I took a look at my blog entries a few days ago and I didn’t like what I saw. When I started this I wanted it to mean something, and as I read about that plane story, or my ups and downs or my insomnia I did not feel much. I was talking to my best friend the other day and I told her that I felt the need to share intimate experiences and real deep feelings through this thing. I also told her that I was afraid to do this. Most of the people who are reading this now know me. We´ve either been friends forever, or we have seen each other once or twice, or we just met last year, or maybe we have never met in person but spoken somehow. Either way, it feels embarrassing to expose myself to everyone. My best friend (let`s call her “Andy”) always supportive and encouraging, said something like this: “Fuck what people think, just write whatever the hell you want and stop worrying about stupid things like you always do”… That’s my Andy, I must say she has been there for me in much harder times than this blogging crisis, and she has got me through it all, God bless her… but I digress… So in honor to her wise words I will turn this thing around and I will talk about things that maybe I should not talk about considering my brother reads this blog (bro, whenever you read the word sex STOP READING IMMEDIATELY).
I will not talk about sex today; I do not feel like it, even though I do have some good stories to tell. Not with details of course, I am not a porn writer, (even though I learned some good tips from that last book I read) but I could write about the people involved, words said, doors slammed, feelings hurt, recurring mistakes, good memories, GREAT memories, and so on… But not today.
Today I want to talk about the fact that I am 29, which means I am … wait, it hurts even as I start to write it...................... OK I am ready…yes, it means I am… Almost 30… There, I said it. I do not know why but I have been dreading this moment ever since I turned 25. You are probably thinking what an idiot, she said she was going to talk about intimate issues and she is talking about her age. Well friends, this is as intimate as it gets for me right now. I am having a midlife crisis at 29, as stupid as that might sound. There are so many places I wanted to be by the time I was 30. I can honestly tell you I am in none of those places. OK, I have done so many great things throughout my life, lived wonderful moments, met amazing people, but somehow I feel like I am losing the race against time. Let´s face it, society sucks, and it has ruined me by planting expectations in my head since I was 7 years old. I can’t help but feel like I should be at least on my way to forming a family. And as I see it I haven’t even figured out my professional path yet. Shit, why is it that some people have it all figured out by the time they are 21, and some other people like me are forever wondering? Yes I am bitching people, and with reason.

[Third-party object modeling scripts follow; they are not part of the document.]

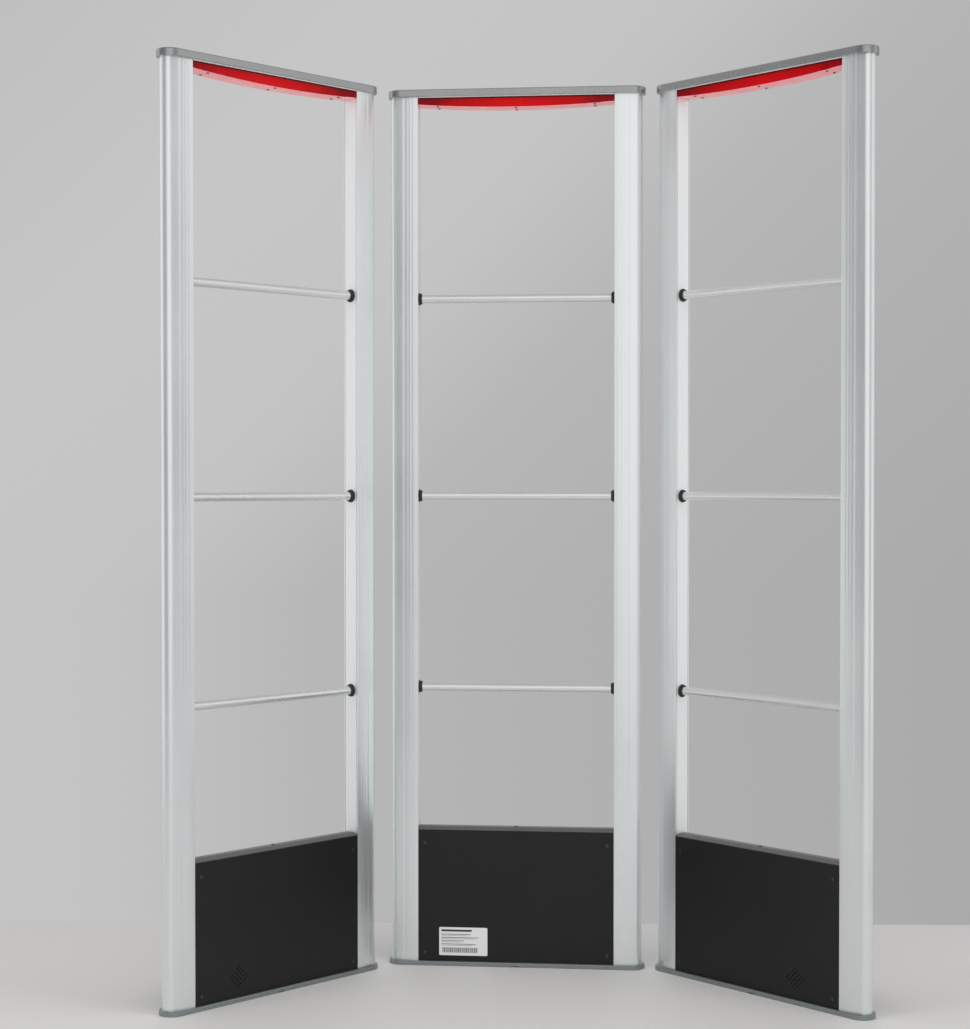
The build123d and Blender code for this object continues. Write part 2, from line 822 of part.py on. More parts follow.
save("grommets", make_grommets())
save("lamp_screws", make_lamp_screws())
save("lid_screws", make_lid_screws())
save("back_panel_screws", make_cover_screws([stand(pedestal) for pedestal in pedestals], back_y, -1))
save("standoffs", make_standoffs())
save("labels", make_labels())
save("antenna_loops", make_antenna_loops())
save("frame_screws", make_frame_screws())
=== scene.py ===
# %% [markdown]
# # A retail security gate
# Three detection pedestals stand together like a folding screen. Each has two fluted aluminium
# posts, three crossbars, a red alarm lamp under its cap and a black electronics box on a flat base.
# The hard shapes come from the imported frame. This lesson gives them their finishes, and builds the pieces
# whose look needs a finer mesh: rubber grommets, label print, speakers, circuit boards and the fittings
# of the power supplies.

import json
import math

import bmesh
import bpy
from mathutils import Matrix, Vector


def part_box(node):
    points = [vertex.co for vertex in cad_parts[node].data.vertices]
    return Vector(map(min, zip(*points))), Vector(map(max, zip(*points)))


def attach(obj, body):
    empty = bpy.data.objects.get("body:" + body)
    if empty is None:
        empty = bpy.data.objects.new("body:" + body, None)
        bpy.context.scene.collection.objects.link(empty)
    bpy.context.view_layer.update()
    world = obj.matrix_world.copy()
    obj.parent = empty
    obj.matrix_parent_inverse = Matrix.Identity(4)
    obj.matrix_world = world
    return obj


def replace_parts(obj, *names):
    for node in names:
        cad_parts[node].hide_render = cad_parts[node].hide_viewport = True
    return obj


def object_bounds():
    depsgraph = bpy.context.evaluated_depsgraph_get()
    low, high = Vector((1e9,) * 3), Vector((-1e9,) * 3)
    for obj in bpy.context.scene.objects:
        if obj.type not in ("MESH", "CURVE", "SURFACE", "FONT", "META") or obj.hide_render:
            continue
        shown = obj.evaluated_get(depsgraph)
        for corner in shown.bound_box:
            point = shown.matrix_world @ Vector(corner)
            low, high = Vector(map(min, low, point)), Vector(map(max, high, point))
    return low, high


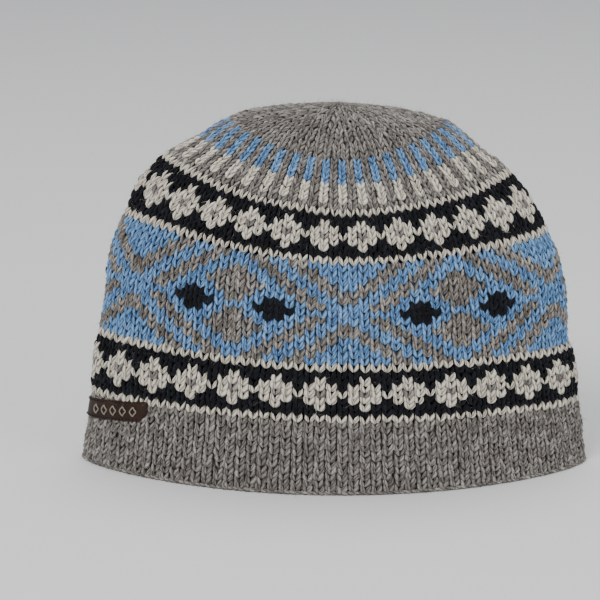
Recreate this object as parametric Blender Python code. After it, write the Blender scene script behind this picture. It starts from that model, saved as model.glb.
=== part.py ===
"""A knitted wool hat standing on its rim, open below, with its front towards -Y.

The wall is one tube of knitting in five bands that meet face to face: the ribbed brim, the lower
border, the diamond panel, the upper border and the crown, which gathers to a closed centre.
A sewn label wraps round the left side of the brim.
Metres, +Z up, origin at the bottom centre.
"""

import bpy
import bmesh
import numpy as np

# Plan of the hem and height of each band at the hat's front
HEM_WIDTH = 0.2506
HEM_DEPTH = 0.1190
BRIM_HEIGHT = 0.0362
LOWER_BORDER_HEIGHT = 0.0282
PANEL_HEIGHT = 0.0488
UPPER_BORDER_RISE = 0.0240
CROWN_RISE = 0.0418

# How the rows of stitches rise from the front to the sides of the crown's edge
SIDE_LIFT = 0.0100  # at both sides
SIDE_LEAN = 0.0040  # more at the left side (-X) and as much less at the right
LIFT_POWER = 1.5

# The knitted wall
WALL = 0.0036
BRIM_WALL = 0.0048
BORDER_PROUD = 0.0014  # stranded borders swell by this at their middle
SEAM_GAP = 0.0003  # clearance between two bodies that touch on the real hat
RIB_PITCH = 0.00560
RIB_DEPTH = 0.0007
HEM_ROUND = 0.0011

# The gathered crown
GATHER_COUNT = 20
GATHER_DEPTH = 0.0012
TIP_RADIUS = 0.0030
TIP_RISE = 0.0010

# The label: its length is measured round the hat, from its front end towards the back
LABEL_LENGTH = 0.0520
LABEL_HEIGHT = 0.0100
LABEL_THICKNESS = 0.0010
LABEL_BELOW_BORDER = 0.0018
LABEL_DROP = 0.0060  # how much lower its far end is sewn
LABEL_FRONT_END = 0.0905  # how far left of the hat's middle the label begins
LABEL_CORNER = 0.0040  # cut off the lower front corner

BAND_HEIGHTS = {
    "brim": BRIM_HEIGHT,
    "lower_border": LOWER_BORDER_HEIGHT,
    "diamond_panel": PANEL_HEIGHT,
    "upper_border": UPPER_BORDER_RISE,
    "crown": CROWN_RISE,
}

# Sections from the hem to the crown's centre. "up" is a share of the band's own height, "wide" and
# "deep" are shares of the hem's half width and half depth, "lift" and "lean" of the side sizes.
# "fold" tells how near the two sides come to a crease: 0 is an ellipse and 1 is a sharp fold.
SECTION_COLUMNS = ("band", "up", "wide", "deep", "fold", "lift", "lean")
SECTIONS = (
    ("brim", 0.00, 1.000, 1.000, 0.50, 0.00, 0.00),
    ("brim", 0.50, 0.978, 0.982, 0.50, 0.05, 0.20),
    ("lower_border", 0.00, 0.955, 0.966, 0.50, 0.10, 0.40),
    ("lower_border", 0.50, 0.940, 0.966, 0.50, 0.22, 0.55),
    ("diamond_panel", 0.00, 0.917, 0.955, 0.50, 0.36, 0.70),
    ("diamond_panel", 0.25, 0.906, 0.940, 0.50, 0.48, 0.80),
    ("diamond_panel", 0.50, 0.894, 0.922, 0.50, 0.60, 0.90),
    ("diamond_panel", 0.75, 0.868, 0.895, 0.50, 0.74, 1.00),
    ("upper_border", 0.00, 0.816, 0.850, 0.50, 0.92, 1.00),
    ("upper_border", 0.50, 0.752, 0.775, 0.45, 1.15, 1.00),
    ("crown", 0.00, 0.662, 0.665, 0.40, 1.30, 0.90),
    ("crown", 0.26, 0.560, 0.570, 0.30, 1.15, 0.50),
    ("crown", 0.52, 0.455, 0.475, 0.20, 1.00, 0.20),
    ("crown", 0.79, 0.300, 0.350, 0.05, 0.55, 0.10),
    ("crown", 0.955, 0.125, 0.170, 0.00, 0.10, 0.05),
    ("crown", 1.00, 0.000, 0.000, 0.00, 0.00, 0.00),
)

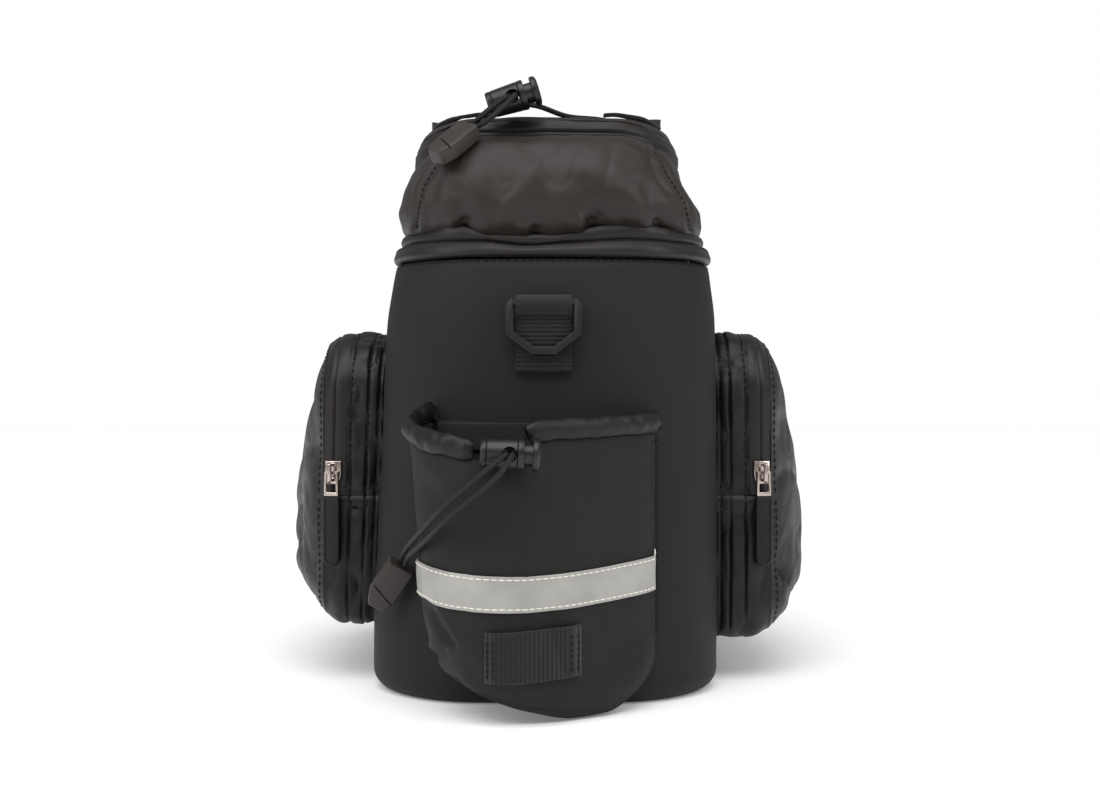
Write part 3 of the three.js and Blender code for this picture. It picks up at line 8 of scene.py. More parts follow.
import logging
import math
from dataclasses import dataclass
from enum import Enum
from typing import Any, Sequence

import bmesh
import bpy
import numpy as np
from mathutils import Matrix, Vector, noise
from mathutils.bvhtree import BVHTree


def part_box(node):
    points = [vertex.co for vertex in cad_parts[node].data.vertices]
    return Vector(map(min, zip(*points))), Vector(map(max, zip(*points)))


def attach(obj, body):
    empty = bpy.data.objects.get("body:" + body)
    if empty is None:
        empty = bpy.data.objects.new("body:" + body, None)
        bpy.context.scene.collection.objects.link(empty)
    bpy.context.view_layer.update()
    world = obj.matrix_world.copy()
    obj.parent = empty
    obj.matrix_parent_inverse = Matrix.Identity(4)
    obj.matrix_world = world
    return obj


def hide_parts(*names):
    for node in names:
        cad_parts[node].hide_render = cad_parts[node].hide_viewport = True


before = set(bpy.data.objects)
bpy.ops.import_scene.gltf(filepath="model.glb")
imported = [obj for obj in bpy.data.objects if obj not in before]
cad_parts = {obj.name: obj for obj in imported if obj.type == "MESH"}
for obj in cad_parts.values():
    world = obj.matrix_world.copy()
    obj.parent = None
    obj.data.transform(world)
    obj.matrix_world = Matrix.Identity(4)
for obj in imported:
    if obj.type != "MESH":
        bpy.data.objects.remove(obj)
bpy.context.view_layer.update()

LOG = logging.getLogger("bag")
MM = 0.001
QUARTER = math.pi / 2
UP = np.array([0.0, 0.0, 1.0])
AHEAD = np.array([0.0, 1.0, 0.0])  # from the rear end towards the front
BAG = "bag"
SLOT = 1.0  # spare room round the cord in a plunger, in millimetres
SEAT_GAP = 0.6 * MM  # between a flat-backed piece and the curved rear panel
PLACE = "Fabric"  # the map that tells each point's place on its cloth, in metres

Colour = tuple[float, float, float, float]


class Slot(Enum):
    """The record's material slots."""

    BODY = "coated_fabric"
    LID = "lid_fabric"
    POCKET = "pocket_fabric"
    TAPE = "zip_tape"
    WEBBING = "webbing"
    PLASTIC = "plastic"
    ELASTIC = "elastic"
    REFLECTIVE = "reflective"
    NICKEL = "nickel"
    RUBBER = "rubber"


class Ends(Enum):
    """Which open ends of a grid are closed by a face."""

    NONE = "none"
    ROWS = "rows"
    COLUMNS = "columns"


def srgb(red: int, green: int, blue: int) -> Colour:
    """Linear colour of a display colour."""
    return (*(pow((c / 255 + 0.055) / 1.055, 2.4) if c > 10 else c / 3294.6 for c in (red, green, blue)), 1.0)


def mix(a: Any, b: Any, share: Any) -> Any:
    """The value a share of the way from a to b."""
    return a + (b - a) * share


def unit(vectors: np.ndarray) -> np.ndarray:
    """The vectors at length one."""
    return vectors / np.maximum(np.linalg.norm(vectors, axis=-1, keepdims=True), 1e-12)


def rise(values: Any, low: float, high: float) -> np.ndarray:
    """Smooth step from 0 at low to 1 at high.

    Args:
        values: Where to read it.
        low: Value below which it is 0.
        high: Value above which it is 1.

    Returns:
        The step's height at each value.
    """
    share = np.clip((np.asarray(values, float) - low) / (high - low), 0.0, 1.0)
    return share * share * (3 - 2 * share)


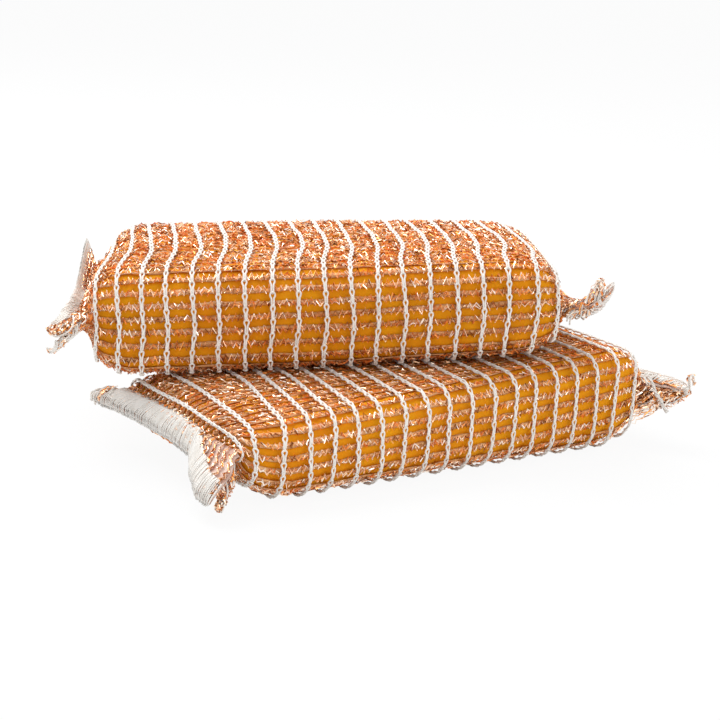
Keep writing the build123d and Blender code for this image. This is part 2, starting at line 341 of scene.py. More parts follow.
    def skin_local(self, u, t, grow):
        """The net's surface in the pad's axes, for a length of net u from the pad's middle."""
        t = t % 1
        side = np.where(u < 0, -1, 1)
        over = np.abs(u)
        wall = np.where(side < 0, self.walls[-1], self.walls[1])
        turn = np.interp(over - STRAIGHT, ROUND_LENGTHS, ROUND_TURNS)
        x = side * (np.minimum(over, STRAIGHT) + (END_ROUND + grow) * np.sin(turn))
        drop = 1 - np.cos(turn)
        y, z = self.section(x, side, drop, t, grow)
        way = np.clip((over - STRAIGHT - ROUND_RUN) / wall, 0, 1)
        x = x - side * self.end_pull(side, t, turn) * (1 - smooth_step(way))
        place = np.where(t < 0.5, 4 * t - 1, 3 - 4 * t)
        layer = np.where(t < 0.5, 1.0, -1.0) * np.clip((1 - np.abs(place)) / LAYER_JOIN, 0, 1)
        centre = self.middle(side * HINGE_X, side)
        share = (smooth_step(way) + way) / 2
        y = y * (1 - share) + place * MOUTH_HALF_WIDTH * share
        z = z * (1 - share) + (centre + layer * (MOUTH_HALF_HEIGHT + grow / 2)) * share
        x = x + side * (MOUTH_X - FOAM_LENGTH / 2 - grow) * share ** 2
        past = over - STRAIGHT - ROUND_RUN - wall
        x = x + side * (HINGE_X - MOUTH_X) * np.clip(past / MOUTH_RUN, 0, 1)
        past = np.maximum(past - MOUTH_RUN, 0)
        spread = smooth_step(past / FLAP_BEND_REACH)
        out = np.zeros_like(u)
        up = np.zeros_like(u)
        flap_y = np.zeros_like(u)
        for k in (-1, 1):
            here = (side == k) & (past > 0)
            out[here], up[here] = self.flap_line(k, place[here], past[here])
            flap_y[here] = self.flap_place(k, place[here]) * MOUTH_HALF_WIDTH
        y = np.where(past > 0, y + (flap_y - y) * spread, y)
        x = x + side * out
        thin = layer * (FLAP_LAYER + (MOUTH_HALF_HEIGHT - FLAP_LAYER) * (1 - spread) + grow / 2)
        z = np.where(past > 0, centre + up + thin, z)
        return np.stack((x, y, z), axis=-1)

    def turn(self, local):
        return local[..., :1] * self.x + local[..., 1:2] * self.y + local[..., 2:] * self.z

    def to_world(self, local):
        return self.origin + self.turn(local)

    def skin(self, u, t, grow):
        """Points of the net's surface and its outward normals, in the frame."""
        shape = np.broadcast(u, t, grow).shape
        u, t, grow = (np.array(np.broadcast_to(v, shape), dtype=float) for v in (u, t, grow))
        du = PROBE
        dt = PROBE / self.girth
        along = self.skin_local(u + du, t, grow) - self.skin_local(u - du, t, grow)
        around = self.skin_local(u, t + dt, grow) - self.skin_local(u, t - dt, grow)
        normal = unit(np.cross(along, around))
        return self.to_world(self.skin_local(u, t, grow)), self.turn(normal)

    def hinge_point(self, side, out=0.0, up=0.0, y=0.0):
        """A point in the frame, out and up from a hinge line, at y across the pad."""
        local = np.array((side * (HINGE_X + out), y, self.middle(side * HINGE_X, side) + up))
        return self.to_world(local)


def new_object(name, vertices, quads, triangles=None, smooth=True):
    mesh = bpy.data.meshes.new(name)
    mesh.vertices.add(len(vertices))
    mesh.vertices.foreach_set("co", np.ascontiguousarray(vertices, dtype=np.float32).ravel())
    triangles = np.zeros((0, 3), dtype=np.int32) if triangles is None else triangles
    corners = np.concatenate((quads.ravel(), triangles.ravel())).astype(np.int32)
    starts = np.concatenate((np.arange(len(quads)) * 4, 4 * len(quads) + np.arange(len(triangles)) * 3))
    mesh.loops.add(len(corners))
    mesh.loops.foreach_set("vertex_index", corners)
    mesh.polygons.add(len(starts))
    mesh.polygons.foreach_set("loop_start", starts.astype(np.int32))
    mesh.update(calc_edges=True)
    mesh.validate()
    mesh.polygons.foreach_set("use_smooth", np.full(len(mesh.polygons), smooth))
    obj = bpy.data.objects.new(name, mesh)
    bpy.context.scene.collection.objects.link(obj)
    return obj


def tubes(name, points, normals, profile, roll=0.0, closed=False, smooth=True):
    """Strands through points (strand, point, axis), with a cross-section of width and height pairs."""
    strands, count = points.shape[:2]
    if closed:
        tangent = np.roll(points, -1, axis=1) - np.roll(points, 1, axis=1)
    else:
        tangent = np.gradient(points, axis=1)
    tangent = unit(tangent)
    wide = unit(np.cross(tangent, normals))
    high = np.cross(wide, tangent)
    roll = np.broadcast_to(np.asarray(roll)[..., None], (strands, count, 1))
    across = np.cos(roll) * wide + np.sin(roll) * high
    above = np.cos(roll) * high - np.sin(roll) * wide
    profile = np.array(profile)
    sides = profile.shape[-2]
    profile = np.broadcast_to(profile, (strands, count, sides, 2))
    rings = points[:, :, None] + profile[..., :1] * across[:, :, None] + profile[..., 1:] * above[:, :, None]
    ring = np.arange(count if closed else count - 1)
    following = (ring + 1) % count
    side = np.arange(sides)
    turned = (side + 1) % sides
    first = (ring[:, None] * sides + side[None]).ravel()
    second = (ring[:, None] * sides + turned[None]).ravel()
    third = (following[:, None] * sides + turned[None]).ravel()
    fourth = (following[:, None] * sides + side[None]).ravel()
    strip = np.stack((first, second, third, fourth), axis=1)
    offsets = np.arange(strands) * count * sides
    quads = (strip[None] + offsets[:, None, None]).reshape(-1, 4)
    triangles = None
    if not closed:
        fan = np.array([(0, k + 1, k) for k in range(1, sides - 1)])
        last = (count - 1) * sides
        ends = np.concatenate((fan, fan[:, ::-1] + last))
        triangles = (ends[None] + offsets[:, None, None]).reshape(-1, 3)
    return new_object(name, rings.reshape(-1, 3), quads, triangles, smooth)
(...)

I know we are in the 21st century and things have changed. But still, as I see evolution around me, I feel a little left behind. Trust me; this is not about men and relationships. Although it would be nice to have that down cause then I would not have to worry about giving birth at 40 and my future son seeing me as a grandma, OK I’m obsessing, forgive me. As I was saying, this crisis I am having has nothing to do with my lack of luck in the romance department. I have had relationships that have brought me great moments (and let’s face it, some real shitty moments too) and from which I have learned a lot. I am sure all these men that have come and gone have prepared me for whoever will finally accept this challenge that is me, and for that I am grateful to all of them. OK it sounds like I am talking about hundreds of men, it’s not hundreds, it`s a lot less. Some of them are probably reading this, and if you are I hope you don’t mind but I will be talking about past relationships so do not be mad if you feel like a story sounds too familiar, I will always use fake names ;). Wow it’s amazing how I always get off track. What I wanted to say is that I am not bitter because I am 29 and I am single. Being single has given me time to be with myself, with my friends, the opportunity to leave a country with no regrets, the freedom to meet all kinds of wonderful people. I am sure that when I am ready to settle down, it will happen. What drives me insane is the fact that life seems to be passing me by and my youth going away.
Yes I know, I`m 29 not 80, but it’s symbolic! Turning 30 it’s like the end of the great years! Your childhood, your teenage years… the first time you fell in love, the first exam you failed, the first time you got drunk and of course your first awful hangover, when you graduated from high school, when you met the people who are now your best friends, the first time your parents talked to you about sex (my mother sent my aunt to do it, it was hilarious)… your first love!!! Oh your first love… writing their name in your notebooks, dedicating songs to them, the first time you held hands, the first kiss!, mine was amazing, (I know you are reading this, thanks for the most wonderful memories and for being in my life still). How can I not want to hold on? Turning 30 means the end of an era, it means I am not a kid anymore, and God how I loved being a kid. I have always been afraid of growing up, therefore my lack of commitment in many of my endeavors. But I feel like now it`s finally time to move on, to accept the fact that I am not a little girl anymore, that I now have to finish everything I start, stop living through my old memories and start creating new ones. I need to get cured once and for all of this Peter Pan syndrome and be 30 and proud… But right now, I am scared, I am holding on too tight. Some people say I might have missed my train, others say I am way too young to be talking about this, and me? I just love life too much to age happily. Truth is I have been lucky, and I just hope that whatever comes next feels the way these past 29 years have felt.